2. Exponential Decay: Exponential decay reduces the learning rate exponentially over time. The learning rate at epoch t is given by `learning_rate = initial_learning_rate decay_rate ^ (t / decay_step)`. This technique provides a smoother decay than step decay. The decay_rate determines how quickly the learning rate decreases, and the decay_step determines how often the learning rate is updated. Exponential decay can be effective in preventing oscillations and allowing the model to converge to a better solution. Choosing appropriate values for the initial learning rate, the decay rate, and the decay step is crucial. Too small of a decay rate might lead to slow convergence, while too large of a decay rate can lead to premature convergence to a suboptimal solution. For instance, starting with an initial learning rate of 0.1, a decay rate of 0.96, and a decay step of 1000 iterations, the learning rate would gradually decrease from 0.1 to smaller values as training progresses.
3. Cosine Annealing: Cosine annealing is a cyclical learning rate scheduling technique that varies the learning rate according to a cosine function. The learning rate starts at a maximum value, decreases following a cosine curve to a minimum value, and then increases back to the maximum value. This cycle is repeated throughout training. Cosine annealing has been shown to be effective in escaping local minima and saddle points, as the increasing learning rate can help the model jump out of these regions. It also allows for fine-tuning the model with a smaller learning rate during the decreasing phase of the cycle. The cosine annealing schedule is defined by: `learning_rate = min_learning_rate + 0.5 (max_learning_rate - min_learning_rate) (1 + cos(t / T pi))`, where t is the current iteration, T is the period of the cosine function (the number of iterations in one cycle), min_learning_rate is the minimum learning rate, and max_learning_rate is the maximum learning rate. An example of cosine annealing would be setting a minimum learning rate of 0.001, a maximum learning rate of 0.1, and a cycle length of 100 epochs. The learning rate would then vary smoothly between these two values following a cosine curve, repeating every 100 epochs.

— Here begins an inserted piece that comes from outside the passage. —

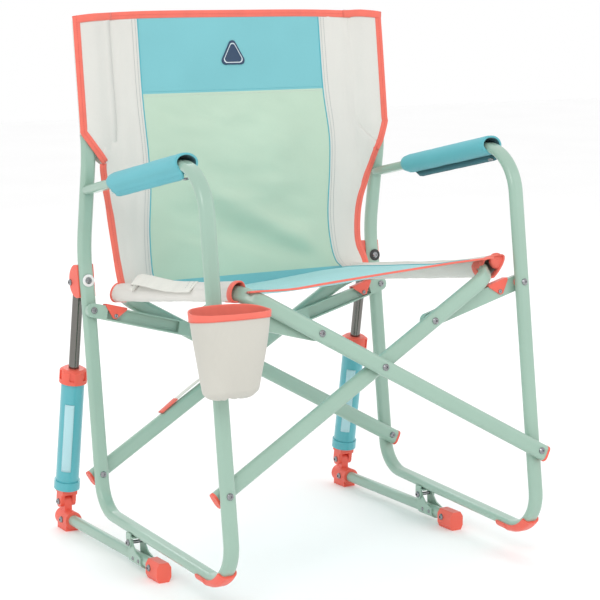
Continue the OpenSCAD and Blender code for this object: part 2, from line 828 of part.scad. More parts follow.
module cup_holder() {
    color(off_white) cup_place() difference() {
        cup_solid(0, 0);
        cup_solid(cup_wall, cup_wall);
        bolt_relief();
    }
}

// Binding round the mouth of the cup holder.
module cup_holder_band() {
    color(coral) cup_place() translate([0, 0, cup_h + 0.2]) difference() {
        linear_extrude(height = band_h) cup_outline(1, 0);
        translate([0, 0, -1]) linear_extrude(height = band_h + 2) cup_outline(1, cup_wall);
        translate([0, 0, -cup_h - 0.2]) bolt_relief();
    }
}

side_tube(left);  // left_side_tube
armrest_pad(left);  // left_armrest_pad
front_pad(left);  // left_front_pad
rail_bracket(left);  // left_rail_bracket
strut_mount(left);  // left_strut_mount
frame_fasteners(left);  // left_frame_fasteners
back_sleeve(left);  // left_back_sleeve
cup_holder();
cup_holder_band();
back_panel();
headrest_patch();
side_tube(right);  // right_side_tube
armrest_pad(right);  // right_armrest_pad
front_pad(right);  // right_front_pad
rail_bracket(right);  // right_rail_bracket
strut_mount(right);  // right_strut_mount
frame_fasteners(right);  // right_frame_fasteners
back_sleeve(right);  // right_back_sleeve
spacer();  // link_spacer
seat_frame_tube(left);  // seat_frame_a_tube
seat_frame_end_caps(left);  // seat_frame_a_end_caps
seat_frame_a_fasteners();
seat_sleeve(left);  // left_seat_sleeve
pull_loop();
seat_panel();
seat_frame_tube(right);  // seat_frame_b_tube
seat_frame_end_caps(right);  // seat_frame_b_end_caps
seat_frame_b_fasteners();
seat_sleeve(right);  // right_seat_sleeve
carry_strap();
link_bar(left, front);  // front_left_link
wedge(left, front);  // front_left_wedge
link_bar(right, front);  // front_right_link
wedge(right, front);  // front_right_wedge
link_bar(left, rear);  // rear_left_link
wedge(left, rear);  // rear_left_wedge
link_bar(right, rear);  // rear_right_link
wedge(right, rear);  // rear_right_wedge
ground_tube(left);  // left_ground_tube
foot_cap(left);  // left_foot_cap
knuckle(left);  // left_knuckle
saddle(left);  // left_saddle
ground_fasteners(left);  // left_ground_fasteners
ground_tube(right);  // right_ground_tube
foot_cap(right);  // right_foot_cap
knuckle(right);  // right_knuckle
saddle(right);  // right_saddle
ground_fasteners(right);  // right_ground_fasteners
strut_cylinder(left);  // left_strut_cylinder
strut_gland(left);  // left_strut_gland
strut_clevis(left);  // left_strut_clevis
strut_spring(left);  // left_strut_spring
strut_rod(left);  // left_strut_rod
strut_piston(left);  // left_strut_piston
strut_cylinder(right);  // right_strut_cylinder
strut_gland(right);  // right_strut_gland
strut_clevis(right);  // right_strut_clevis
strut_spring(right);  // right_strut_spring
strut_rod(right);  // right_strut_rod
strut_piston(right);  // right_strut_piston
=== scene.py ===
"""Folding camp rocking chair: fabric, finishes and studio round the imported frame. Metres.

Soft pieces are laid out in millimetres in the chair's leaning frame (x, u, w): x from the middle
towards the sitter's left, u back and down, w up and back, as the frame's own tubes are.
"""

import math

import bpy
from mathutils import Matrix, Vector, noise


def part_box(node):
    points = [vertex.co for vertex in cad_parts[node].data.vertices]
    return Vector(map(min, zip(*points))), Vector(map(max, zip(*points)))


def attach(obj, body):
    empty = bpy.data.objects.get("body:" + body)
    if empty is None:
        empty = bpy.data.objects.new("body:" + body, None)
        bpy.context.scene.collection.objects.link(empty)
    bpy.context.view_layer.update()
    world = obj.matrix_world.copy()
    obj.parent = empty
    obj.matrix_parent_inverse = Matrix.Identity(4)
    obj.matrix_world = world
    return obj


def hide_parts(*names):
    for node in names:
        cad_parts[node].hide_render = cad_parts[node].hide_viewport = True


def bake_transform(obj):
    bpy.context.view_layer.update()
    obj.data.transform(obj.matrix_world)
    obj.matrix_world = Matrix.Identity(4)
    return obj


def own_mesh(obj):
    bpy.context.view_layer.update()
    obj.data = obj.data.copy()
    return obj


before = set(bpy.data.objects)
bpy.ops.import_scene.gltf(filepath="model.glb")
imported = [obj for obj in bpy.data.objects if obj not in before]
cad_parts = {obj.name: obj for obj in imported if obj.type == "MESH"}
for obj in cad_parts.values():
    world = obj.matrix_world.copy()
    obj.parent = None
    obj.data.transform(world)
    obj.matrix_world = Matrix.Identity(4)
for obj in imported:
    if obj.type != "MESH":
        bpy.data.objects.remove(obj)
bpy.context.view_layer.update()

# ---------- driving values ----------

MM = 0.001
LEAN = math.radians(8)       # of the posts, backwards off upright
LAYER = 17.0                 # the right frame stands this much further back
POST_U = 101.0               # u of the posts' straight stretch
SLEEVE_MID_W = 808.5         # w of the middle of the back sleeves
TOP_W = 911.0                # top edge of the back at the posts
CROWN = 8.0                  # rise of the top edge halfway between the posts
HEADREST_W = 781.0           # seam between the headrest and the back
LUMBAR_W = 465.0             # seam between the back and the seat colour
SEAT_W = 457.0               # of the seat cloth at its front edge, near the middle
FRONT_U, REAR_U = -302.0, 147.0    # u of the bars of the seat frames
BAR_ANGLE = math.radians(29.72)    # rise of these bars at rest
CROSS_W = 315.0              # w of their crossing
RAIL_REACH = 274.0           # from the crossing up a bar to its rail
LINK_LEG_W = 426.0           # w of the link pivots on the legs
STRUT_BOLT_W = 476.0         # w of the bolts of the strut mounts
STRUT_LEAN = math.radians(10.02)   # of the struts, forwards off upright
BINDING_W, BINDING_T = 12.5, 2.6   # width and thickness of the coral tape round the back
CLOTH_T = 1.1                # thickness of the back and seat cloths
PIPING_R = 1.0
ROUND_STEPS = 24             # sides of a small turned part

CAMERA_AZIMUTH, CAMERA_ELEVATION = math.radians(-30.5), math.radians(9.32)
CAMERA_DISTANCE = 3.3995     # metres from its aim
CAMERA_LENS, CAMERA_SENSOR = 123.0, 36.0
CAMERA_HEIGHT = 0.424        # metres from the floor to its aim

COS, SIN = math.cos(LEAN), math.sin(LEAN)


def middle(node):
    """Middle of a frame node's box."""
    low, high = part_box(node)
    return (Vector(low) + Vector(high)) / 2


left_mid, right_mid = middle("left_back_sleeve"), middle("right_back_sleeve")
HALF = (right_mid.x - left_mid.x) / 2 / MM         # x of the frames' middle planes, millimetres
MID_X = (left_mid.x + right_mid.x) / 2             # metres, as is ORIGIN_Y
ORIGIN_Y = left_mid.y - (POST_U * COS + SLEEVE_MID_W * SIN) * MM


# ---------- places ----------

def place(x, u, w):
    """Point of the scene, in metres, for a place in the leaning frame."""
    return Vector((MID_X + x * MM, ORIGIN_Y + (u * COS + w * SIN) * MM, (w * COS - u * SIN) * MM))


def cloth(x, u, w):
    """The same for cloth between the frames, which is skewed because the right frame stands back."""
    return place(x, u + LAYER * (x / HALF + 1) / 2, w)


def on_side(side, x, u, w):
    """The same for a side frame's own parts: x from the frame's middle plane."""
    return place(side * HALF + x, u, w) + Vector((0, LAYER / COS * MM if side > 0 else 0, 0))


def on_bar(side, s, u, z):
    """A place on a seat frame: s up the bar from the crossing, z across the bar."""
    x = side * (s * math.cos(BAR_ANGLE) - z * math.sin(BAR_ANGLE))
    w = CROSS_W + s * math.sin(BAR_ANGLE) + z * math.cos(BAR_ANGLE)
    return place(x, u + (LAYER if side > 0 else 0), w)


def towards(a, b):
    """Unit vector from a to b."""
    return (b - a).normalized()


FORWARD = towards(place(0, 0, 0), place(0, -1, 0))
BACKWARD = towards(place(0, 0, 0), place(0, 1, 0))


def side_name(side):
    return "right" if side > 0 else "left"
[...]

4. Polynomial Decay: Polynomial decay reduces the learning rate according to a polynomial function. The learning rate at epoch t is given by `learning_rate = initial_learning_rate (1 - t / total_epochs) ^ power`. This technique allows for a more flexible decay schedule than step decay or exponential decay. The power parameter controls the shape of the decay curve. A higher power value results in a slower initial decay and a faster decay towards the end of training. This can be useful when the model needs to explore the parameter space more thoroughly at the beginning of training and then fine-tune the parameters towards the end. As an example, if the initial learning rate is 0.1, the total number of epochs is 100, and the power is 2, the learning rate would decrease more slowly at the beginning of training and more quickly towards the end.
5. Adaptive Learning Rate Methods: While not strictly learning rate scheduling techniques, adaptive learning rate methods like Adam, RMSprop, and Adagrad implicitly adjust the learning rate for each parameter based on its historical gradients. These methods often reduce the need for explicit learning rate scheduling, as they can automatically adapt the learning rate to the specific characteristics of each parameter. However, combining adaptive learning rate methods with learning rate scheduling can sometimes further improve performance. For example, using cosine annealing with Adam can help the model escape local minima and achieve better generalization.
Implementing learning rate scheduling involves modifying the training loop to update the learning rate according to the chosen schedule. In deep learning frameworks like TensorFlow and PyTorch, there are built-in functions and classes for implementing various learning rate scheduling techniques. These functions typically take the initial learning rate, the decay parameters, and the optimization algorithm as inputs and automatically adjust the learning rate during training.
In practice, the choice of which learning rate scheduling technique to use depends on the specific task, model architecture, and dataset. Experimentation is often necessary to find the best schedule for a given problem. However, starting with a simple technique like step decay or exponential decay and then gradually exploring more complex techniques like cosine annealing can be a good approach. It is also important to monitor the training progress and adjust the learning rate schedule as needed.